Pyloric Valve Stenosis



Pyloric valve stenosis is a dangerous form of acid reflux in babies. If your baby doesn't gain weight,  projectile vomits after feeding and still remains hungry afterwards, he might have a problem with his pyloric valve.

Pyloric Valve

Your stomach has two tight muscular valves. One to let food in, the lower esophageal sphincter, and one to let stomach content out for further digestion. The pyloric valve. It separates your stomach from the small intestine and prevents flow back of intestinal content into your stomach.

Pyloric Valve Stenosis

Three out of thousand babies  have got a pyloric valve that narrows gradually within their first six weeks. Eventually it becomes so strong that it completely seals off the bottom of their stomach. When no food or drink can pas through this narrowing (stenosis) anymore, it becomes an urgent medical condition! In former times these infants would simply starve to death. Luckily, these times are gone. Pyloric valve surgery has now become a routine operation.

Symptoms 

The first and most obvious symptom is projectile vomiting after feeding. Your baby's stomach tries to push digested milk through the pyloric valve with forceful contractions.  Your baby's stomach contracts visibly and his little tummy moves in peristaltic waves in an effort to push his milk further down.  But if the bottom gate remains remains closed, it comes back out and your baby vomits with full power: projectile vomiting.
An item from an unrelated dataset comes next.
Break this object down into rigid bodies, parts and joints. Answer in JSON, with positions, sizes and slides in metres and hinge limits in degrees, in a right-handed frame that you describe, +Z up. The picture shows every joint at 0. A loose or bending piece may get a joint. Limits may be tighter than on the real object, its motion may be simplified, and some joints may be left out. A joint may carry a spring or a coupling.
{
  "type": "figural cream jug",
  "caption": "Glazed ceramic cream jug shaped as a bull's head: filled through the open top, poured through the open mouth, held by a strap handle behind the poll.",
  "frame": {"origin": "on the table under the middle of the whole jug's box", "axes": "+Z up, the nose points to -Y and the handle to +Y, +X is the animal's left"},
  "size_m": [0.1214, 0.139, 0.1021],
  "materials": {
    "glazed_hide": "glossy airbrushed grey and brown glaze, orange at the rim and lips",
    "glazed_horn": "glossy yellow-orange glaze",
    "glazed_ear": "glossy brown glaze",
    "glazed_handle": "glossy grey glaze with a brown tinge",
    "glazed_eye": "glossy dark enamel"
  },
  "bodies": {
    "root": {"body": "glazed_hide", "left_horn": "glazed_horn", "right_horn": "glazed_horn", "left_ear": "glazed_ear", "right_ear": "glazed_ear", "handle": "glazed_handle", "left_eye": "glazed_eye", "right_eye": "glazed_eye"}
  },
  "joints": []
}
Healthy babies vomit after feeding and a lot of babies projectile vomit without having a medical condition. You should start worrying if your babies vomits after feeding, remains hungry afterwards and fails to gain weight. 

Diagnosis 

A thick, narrow pyloric valve feels as an olive at the bottom of your baby's stomach. If your doctor suspects stenosis, he examines the upper belly and looks for the 'pyloric olive sign'. This olive is a permanently contracted, swollen muscular valve. 
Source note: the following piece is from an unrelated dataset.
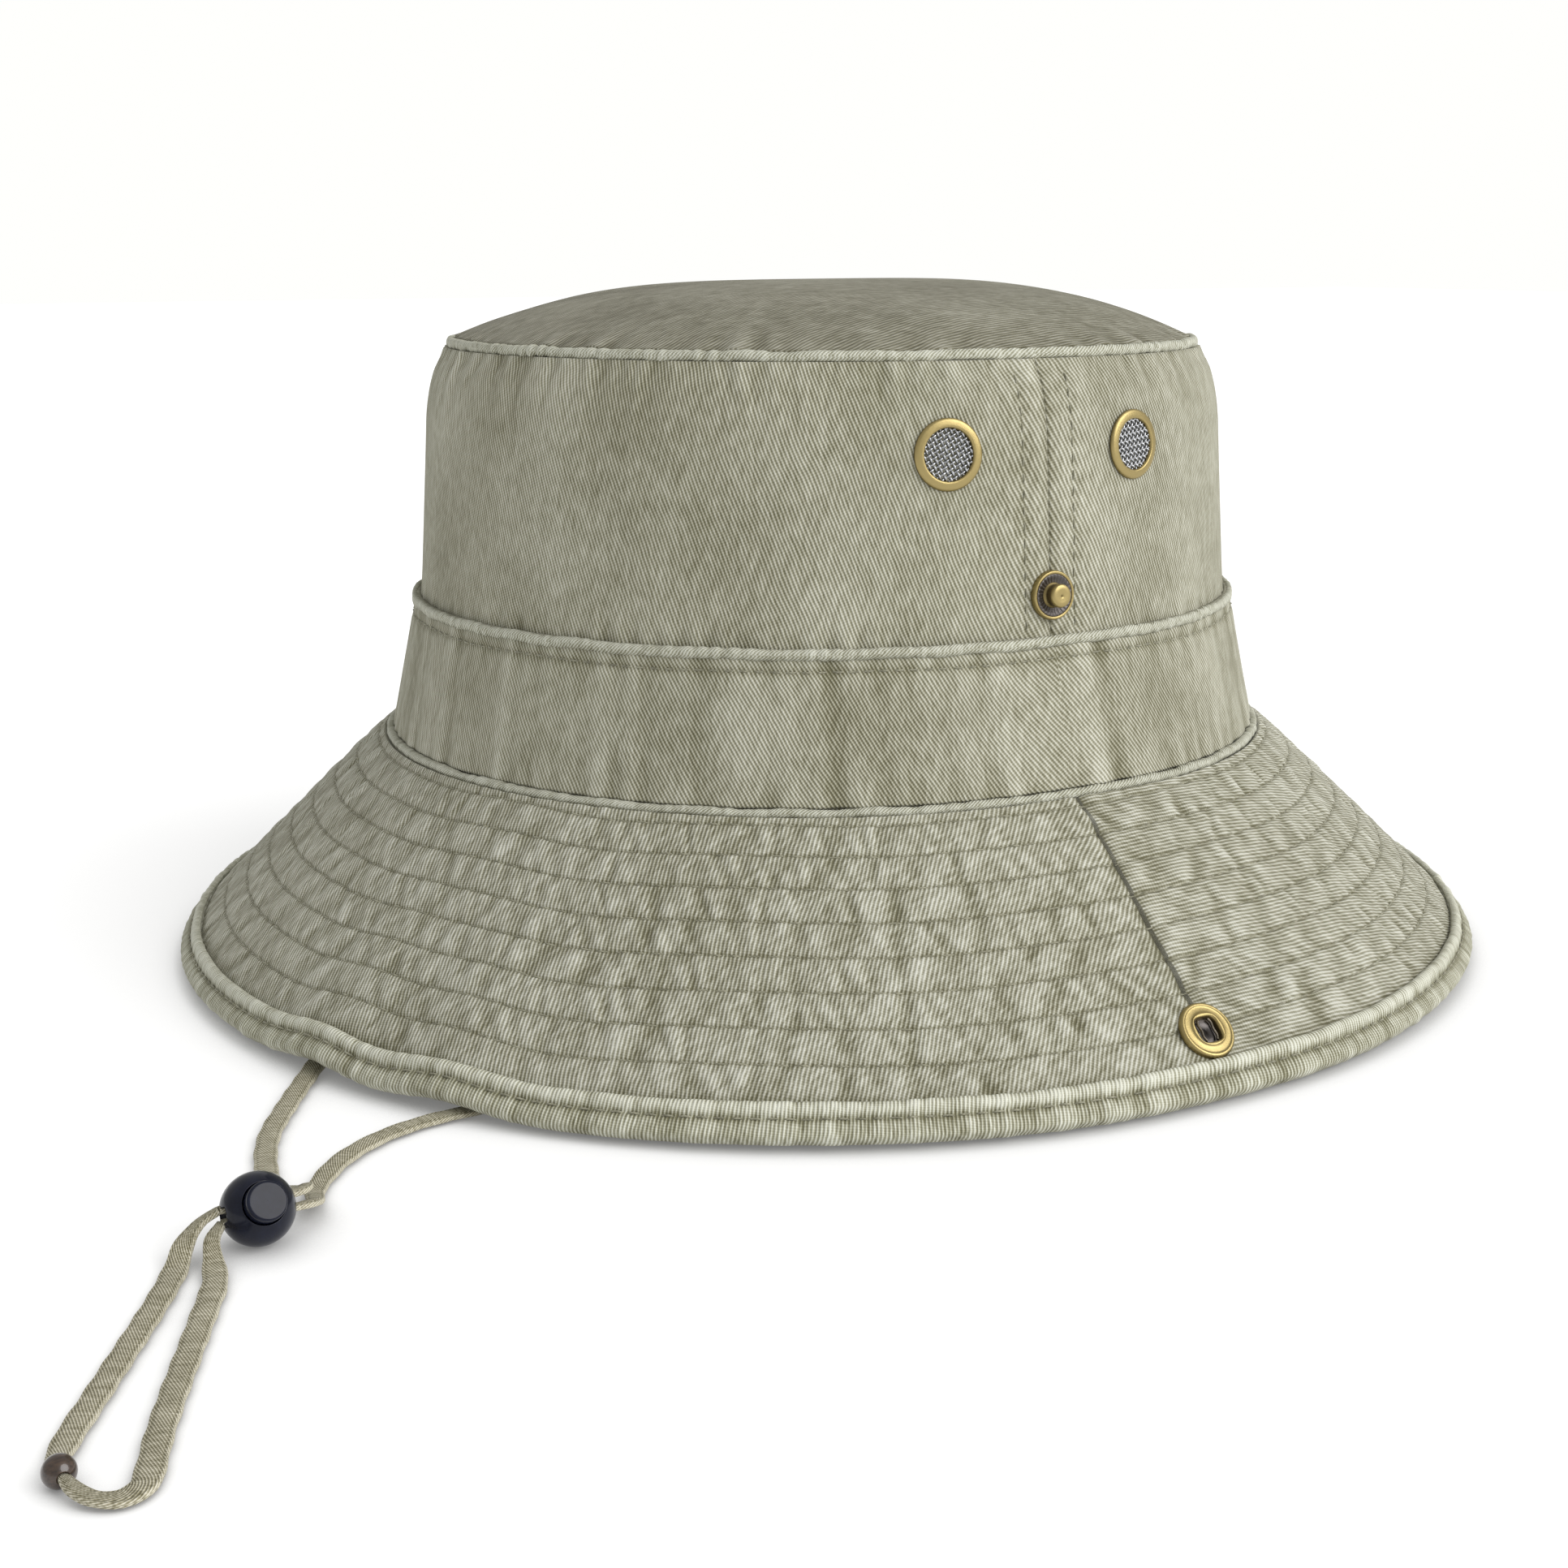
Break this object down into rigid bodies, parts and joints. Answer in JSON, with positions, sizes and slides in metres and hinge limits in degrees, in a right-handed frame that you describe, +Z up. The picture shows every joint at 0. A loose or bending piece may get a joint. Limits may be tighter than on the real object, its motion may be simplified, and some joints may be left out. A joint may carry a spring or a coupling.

More can be seen with an ultrasound examination. Your radiologist measures the thickness of the pyloric valve.  If it is less than 3 mm, your baby has a stenosis. 

Risk Factors

Narrowing of the pyloric valve affects mostly boys within the first 6 weeks after birth. Risk Factors:

  • parents who smoke
  • first-born babies
  • young mothers
  • bottle feeding

Treatment

Surgical treatment, a pyloromyotomy, resolves pyloric valve stenosis. Your surgeon makes a small incision in the narrowed valve. The circular muscle is partially cut so that food can pass down again. Older surgeons use open surgery to operate. Standard care is via laparoscopy (several tiny incisions) because chances on wound infection are much smaller.
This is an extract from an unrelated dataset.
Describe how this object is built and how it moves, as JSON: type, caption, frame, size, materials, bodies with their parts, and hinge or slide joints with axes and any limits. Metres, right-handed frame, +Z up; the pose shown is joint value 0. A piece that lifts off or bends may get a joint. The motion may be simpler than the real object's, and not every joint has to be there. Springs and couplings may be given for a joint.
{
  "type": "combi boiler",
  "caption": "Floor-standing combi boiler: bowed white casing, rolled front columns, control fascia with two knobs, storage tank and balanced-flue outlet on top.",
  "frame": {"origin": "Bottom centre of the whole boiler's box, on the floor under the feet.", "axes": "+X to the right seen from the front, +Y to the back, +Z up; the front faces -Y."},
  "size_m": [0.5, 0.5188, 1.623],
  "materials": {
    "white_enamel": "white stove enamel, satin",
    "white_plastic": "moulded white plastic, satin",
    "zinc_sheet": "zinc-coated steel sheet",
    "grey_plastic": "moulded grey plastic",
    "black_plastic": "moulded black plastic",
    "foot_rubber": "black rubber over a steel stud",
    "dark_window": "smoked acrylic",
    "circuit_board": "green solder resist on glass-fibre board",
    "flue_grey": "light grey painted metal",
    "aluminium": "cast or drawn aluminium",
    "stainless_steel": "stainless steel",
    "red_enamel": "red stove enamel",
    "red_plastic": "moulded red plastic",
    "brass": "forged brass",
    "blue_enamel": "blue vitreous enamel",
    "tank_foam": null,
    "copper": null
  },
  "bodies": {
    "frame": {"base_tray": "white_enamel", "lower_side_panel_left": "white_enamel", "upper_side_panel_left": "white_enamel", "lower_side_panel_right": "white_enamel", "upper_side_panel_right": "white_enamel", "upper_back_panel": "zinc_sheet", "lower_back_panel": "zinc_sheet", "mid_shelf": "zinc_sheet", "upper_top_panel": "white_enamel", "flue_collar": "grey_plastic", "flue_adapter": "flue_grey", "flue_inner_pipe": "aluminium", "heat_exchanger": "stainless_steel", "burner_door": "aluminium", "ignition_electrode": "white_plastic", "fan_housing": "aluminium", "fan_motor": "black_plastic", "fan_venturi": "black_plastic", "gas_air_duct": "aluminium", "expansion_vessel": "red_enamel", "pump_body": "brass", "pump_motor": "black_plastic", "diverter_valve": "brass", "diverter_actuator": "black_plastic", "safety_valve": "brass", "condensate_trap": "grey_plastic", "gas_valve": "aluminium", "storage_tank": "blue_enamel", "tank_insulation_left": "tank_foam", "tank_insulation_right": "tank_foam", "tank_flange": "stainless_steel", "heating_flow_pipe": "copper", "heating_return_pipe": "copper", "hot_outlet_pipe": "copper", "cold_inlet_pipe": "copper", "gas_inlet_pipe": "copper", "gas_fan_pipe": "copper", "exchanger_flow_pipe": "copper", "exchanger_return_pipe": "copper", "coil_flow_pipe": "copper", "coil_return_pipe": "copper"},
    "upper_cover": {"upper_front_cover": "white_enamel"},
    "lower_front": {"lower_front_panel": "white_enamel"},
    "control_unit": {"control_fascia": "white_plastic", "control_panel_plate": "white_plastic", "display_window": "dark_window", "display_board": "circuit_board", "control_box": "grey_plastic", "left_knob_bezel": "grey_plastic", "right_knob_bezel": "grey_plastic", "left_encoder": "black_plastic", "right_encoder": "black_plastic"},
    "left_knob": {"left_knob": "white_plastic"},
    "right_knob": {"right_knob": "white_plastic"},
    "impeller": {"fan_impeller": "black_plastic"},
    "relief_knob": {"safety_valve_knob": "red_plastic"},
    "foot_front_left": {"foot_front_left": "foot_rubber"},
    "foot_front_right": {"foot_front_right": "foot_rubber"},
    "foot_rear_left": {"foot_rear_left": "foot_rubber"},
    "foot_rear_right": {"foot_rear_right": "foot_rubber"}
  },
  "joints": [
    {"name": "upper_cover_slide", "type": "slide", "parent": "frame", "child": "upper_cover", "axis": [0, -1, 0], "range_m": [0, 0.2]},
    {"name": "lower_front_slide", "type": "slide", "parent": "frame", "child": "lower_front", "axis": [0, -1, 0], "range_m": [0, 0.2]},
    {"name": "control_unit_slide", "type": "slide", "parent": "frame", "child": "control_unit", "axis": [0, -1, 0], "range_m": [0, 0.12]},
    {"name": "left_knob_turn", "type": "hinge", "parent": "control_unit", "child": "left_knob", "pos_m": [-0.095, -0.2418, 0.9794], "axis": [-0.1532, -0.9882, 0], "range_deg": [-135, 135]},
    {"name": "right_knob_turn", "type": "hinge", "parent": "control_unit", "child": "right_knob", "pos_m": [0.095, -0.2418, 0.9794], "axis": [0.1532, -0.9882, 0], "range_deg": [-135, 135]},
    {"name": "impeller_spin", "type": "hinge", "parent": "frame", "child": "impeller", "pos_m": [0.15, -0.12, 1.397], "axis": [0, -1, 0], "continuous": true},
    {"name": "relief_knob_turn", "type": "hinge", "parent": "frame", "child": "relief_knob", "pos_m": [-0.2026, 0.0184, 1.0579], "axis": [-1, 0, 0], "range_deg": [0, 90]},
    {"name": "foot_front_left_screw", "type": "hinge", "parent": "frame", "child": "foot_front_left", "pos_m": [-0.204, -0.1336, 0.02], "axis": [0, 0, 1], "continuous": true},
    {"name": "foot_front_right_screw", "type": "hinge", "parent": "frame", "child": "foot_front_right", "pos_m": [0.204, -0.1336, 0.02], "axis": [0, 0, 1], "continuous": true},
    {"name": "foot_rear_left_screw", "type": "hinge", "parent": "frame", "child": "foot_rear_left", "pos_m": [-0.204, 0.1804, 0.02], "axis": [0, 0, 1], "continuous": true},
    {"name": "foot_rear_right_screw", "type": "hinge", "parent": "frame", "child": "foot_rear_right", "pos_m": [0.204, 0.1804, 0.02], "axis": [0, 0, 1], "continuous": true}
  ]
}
Normally it doesn't come back and has no impact on your child's future.

Future

 In the future, pyloric valve stenosis will be treated with non-invasive techniques:

  • Steroid injections reduce swelling and make enlarged pylorus shrink
  • Balloon dilatation can push the pyloric valve open during a gastroscopy

These techniques aren't done yet and need further research to become the new care standard.